REASONS FOR JUDGMENT

(Revised from transcript)

  1. The applicant is a citizen of Sri Lanka who arrived in Australia in July 2012.  He subsequently applied for a protection visa in December 2012 and that application was refused on 5 July 2013 by a delegate of the Minister.  On 10 July 2013, the applicant filed an application to review the delegate’s decision before what was then the Refugee Review Tribunal (‘the Tribunal’).  It conducted a hearing on 13 May 2014 and, on 27 May 2014, it determined to affirm the delegate’s decision to refuse the applicant a protection visa. 

  2. For reasons which will become apparent, it is not necessary to set out the basis upon which the application for a protection visa had been made.  After the Tribunal affirmed the delegate’s decision, the applicant filed an application for judicial review of that decision in the Federal Circuit Court.  He subsequently filed further amendments which resulted in a further amended application dated 14 January 2015.

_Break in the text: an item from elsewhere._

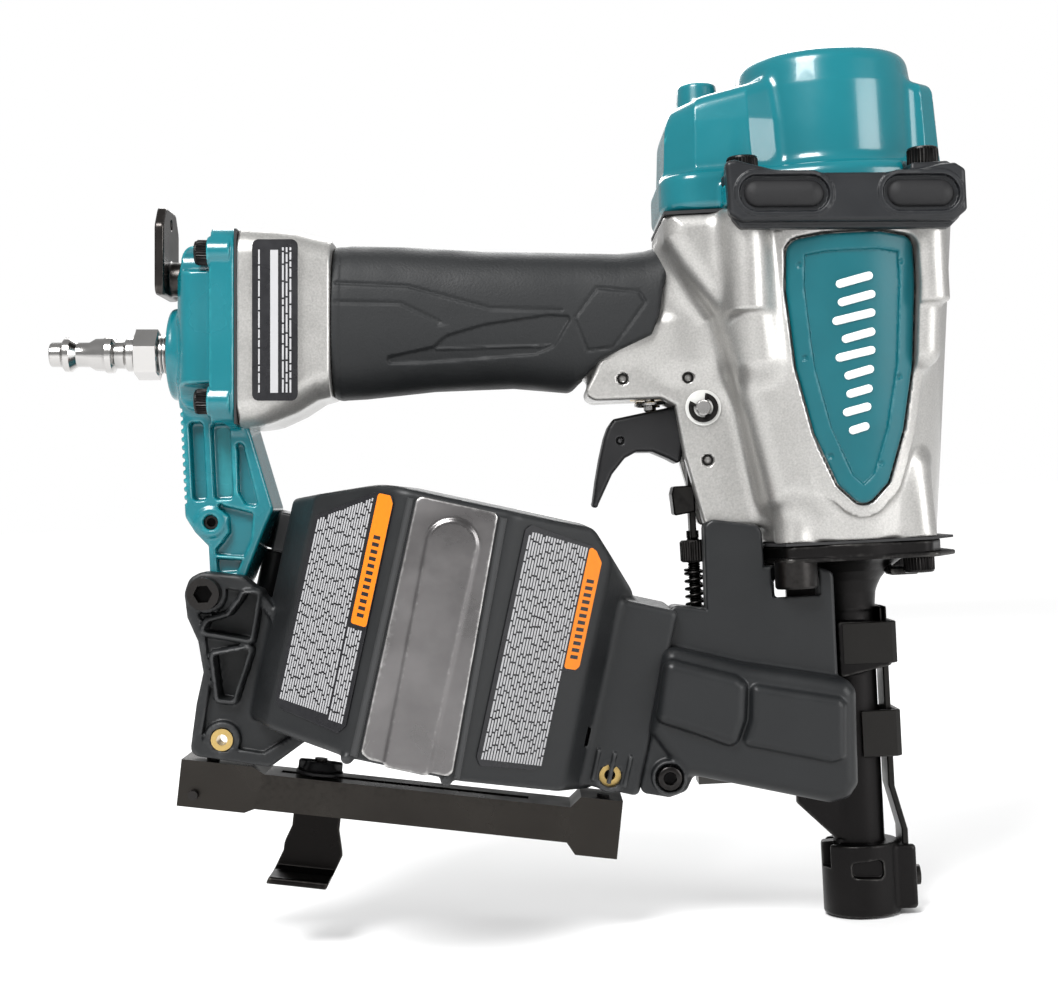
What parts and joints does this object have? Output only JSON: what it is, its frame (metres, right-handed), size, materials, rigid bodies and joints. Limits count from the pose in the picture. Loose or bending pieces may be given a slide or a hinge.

  3. The matter was called on for hearing in the Federal Circuit Court on 12 March 2015. At that time the applicant, so he informed me today, was delayed by a late train and he had the misfortune to arrive five minutes after the appointed time for the hearing of the case. The Federal Circuit Court is empowered by r 13.03C(1)(c) of the Federal Circuit Court Rules 2001 (Cth) to dismiss an application if, when the matter is heard, an applicant is absent. Since the applicant was not present, Judge Smith determined to exercise that power and dismissed the proceeding, explicitly invoking that rule in the orders which were made.

  4. At that point, the applicant was confronted with two procedural possibilities. First, he could apply under r 16.05(2)(a) of the Federal Circuit Court Rules 2001 (Cth) to vary or set aside the order made on 12 March 2015 on the basis that it had been made in his absence. Secondly, he could apply to this Court for leave to appeal from the orders made by Judge Smith. It was the latter course which the applicant adopted. In a sense, this was a difficult path to pursue, because this Court’s jurisdiction to intervene is delimited by the necessity that there should be demonstrated an error on the part of the first instance judge.

  5. Since the applicant had been absent, it seems to me it will be very difficult, if not impossible, to establish that his Honour erred in dismissing the proceeding pursuant to r 13.03C(1)(c). The alternative course of applying to the Federal Circuit Court under its own rules to set aside its orders would have had the merit that it would have permitted the applicant to put before that Court his explanation for why it was that he was late.

  6. No doubt in making an application of that kind, the relevant considerations for the Federal Circuit Court would include the explanation proffered here for the applicant’s absence, viz. a delay caused by a late train, as well as the underlying merits of his application.  I do not say that this is an exhaustive statement of the matters which would be relevant to the disposition of such an application, but it is certainly indicative. 

  7. In the circumstances, it seems to me that there are no prospects of an appeal from Judge Smith’s decision being successful.  The application before me is one for leave to appeal and it follows from what I have just said that that application should be dismissed with costs. 

  8. That does not leave the applicant without a remedy. If he wishes to pursue his complaints about the manner in which the Tribunal dealt with his application, he will need to apply in the Federal Circuit Court under r 16.05(2)(a) by way of an application in the same proceeding in which Judge Smith’s orders were made. In that application, it will be necessary for the applicant to demonstrate some explanation for the delay in bringing the application, which will no doubt include, in part, the fact that he filed the proceeding in this Court. He will also need to address the merits of his case. Beyond that, it is not appropriate that I say anything. I should say for completeness that I raised these issues with the applicant during the hearing and they had been raised by the Minister’s solicitors in correspondence. I do not think that anything necessarily turns on that for present purposes.

  9. In those circumstances, I will order that the application for leave to appeal be dismissed with costs.

I certify that the preceding nine (9) numbered paragraphs are a true copy of the Reasons for Judgment herein of the Honourable Justice Perram.